Analytical Solution for Heat Exchangers

Analytical solutions for heat exchangers involve solving equations from first principles, yielding exact results under ideal conditions.

We can think of it like a machine: "in" conditions are geometry and material properties, and "out" is the temperature distribution. These solutions work well for simple cases, like heat flowing through a straight rod or basic flow setups. They provide insights into thermal behavior and serve as benchmarks for complex scenarios.

However, real-world heat exchangers often exhibit complex shapes, uneven materials, or turbulent flows, making analytical solutions impractical. Engineers then use numerical methods like FEA or CFD to tackle reality's complexities, though these methods have steep learning curves. This explains the introduction of Deep Learning to assist designers and democratize simulation for modeling heat exchange.

Thus, while analytical solutions are theoretically elegant, they're merely a perfect blueprint—not the complete construction plan, as discussed later in the article.

1D to 3D Simulation of Heat Exchangers

Numerical methods solve the conduction equation for intricate geometries. This equation applies to 1D, 2D, or 3D heat exchange processes and incorporates time dependence: these methods provide insights into heat transfer for complex geometries and conditions. They discretize objects by meshing and approximating temperatures at each point.

Standard methods for heat and fluid flows prediction include the Finite Difference Method (FDM), Finite Element Method (FEM), and Finite Volume Method (FVM), for instance CFD.

Deep Learning for Heat Exchangers

Recently, Jensen Huang from NVIDIA has delineated three stages of AI evolution:

• "Perception AI" deals with understanding and interpreting data like images and text;
• "Generative AI" focuses on creating new content or data;
• "Agentic AI" involves AI systems that can reason, plan, and execute tasks autonomously.

Perception Stage: Prediction

Various industries have stored simulation histories in the company's PLM (Product lifecycle management) system, which are also related to various heat exchangers. However, can these data be utilized more productively beyond storing and retrieving them?

3D Deep Learning helps with a data-driven approach that can simulate various heat exchanger types and potentially any object with any simulation.

The Neural Concept Shape approach leverages deep learning to understand the connection between shape (CAD) and functionality (CFD), creating custom surrogates for the fluid flow prediction via CFD or CAE in general for any physical situation involving flow, heat, stress, or electromagnetism. Several comparisons between AI and CAE results show excellent correlation for the tested samples.

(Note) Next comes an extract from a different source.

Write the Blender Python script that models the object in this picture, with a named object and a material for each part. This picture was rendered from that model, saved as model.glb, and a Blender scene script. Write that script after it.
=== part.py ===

Generative Stage: Optimization

The Neural Concept solution is particularly suitable for design engineers and anyone wishing to operate on heat exchanger geometries to optimize their performance, with a background in technology, product management, and materials but without specific competence in 3D Simulation. Using an embedded Deep Learning predictor in a design workflow, the designer can interactively explore her design space or even start an "optimization campaign" to produce a generatively designed heat exchanger, as in the figure, thanks to machine learning optimization.

Agentic Stage: Operation (Speculative)

Agentic AI involves autonomous decision-making and action-taking based on perceived data and generated solutions. In the Deep Learning and Simulation context, this speculative scenario would involve an AI that designs, operates, or manages the heat exchanger in real time. It would adjust operations based on current conditions, optimize flow rates, switch operational modes, or suggest maintenance based on data analysis. This AI would be an intelligent agent, making decisions to meet goals without human intervention.

Conclusion

We reviewed various types of heat exchangers, exploring their broad spectrum of applications across different industries. We detailed techniques for extending these essential devices' durability and operational efficiency. Central to our article was an in-depth classification of heat exchanger types. We categorized them according to geometric shape and flow configurations since these factors play a critical role in their performance. Thus, the reader can now distinguish between a tube heat exchanger, a shell heat exchanger, and a tube heat exchanger.

Additionally, we examined a wealth of design resources available for these technologies, considering best practices and industry standards for various types of heat exchangers. We reviewed prediction methods. We started with simplifying assumptions on the heat transfer coefficient and landed on leading-edge topics of AI. We underline how cutting-edge AI technology is more than "being cool", demonstrating remarkable potential in analyzing and optimizing the efficiency of heat exchangers in industrial design environments.

This paves the way for future advancements in energy transfer systems.

Stay tuned for more articles on this subject in the future... it's still hot!

FAQ

What are the advantages of a heat exchanger?

A heat exchanger is designed to exchange heat between fluids without mixing them. This enhances energy efficiency, reduces operational costs, and minimizes environmental impact.

What is a sensible heat exchanger?

A sensible heat exchanger transfers heat between two fluids (or, solid+fluid) without phase changes. Heat transfer occurs when a temperature difference affects the fluids' thermal energy (sensible heat).

What is a compact heat exchanger?

It is designed with a high surface area to volume ratio for efficient heat transfer in limited space.

Is a condenser a heat exchanger?

Yes, a condenser is a heat exchanger that removes heat from a vapor to condense it into a liquid.

What is an industrial heat exchanger?

It is used in industrial processes to exchange heat between two or more fluids, often for cooling or heating purposes in manufacturing.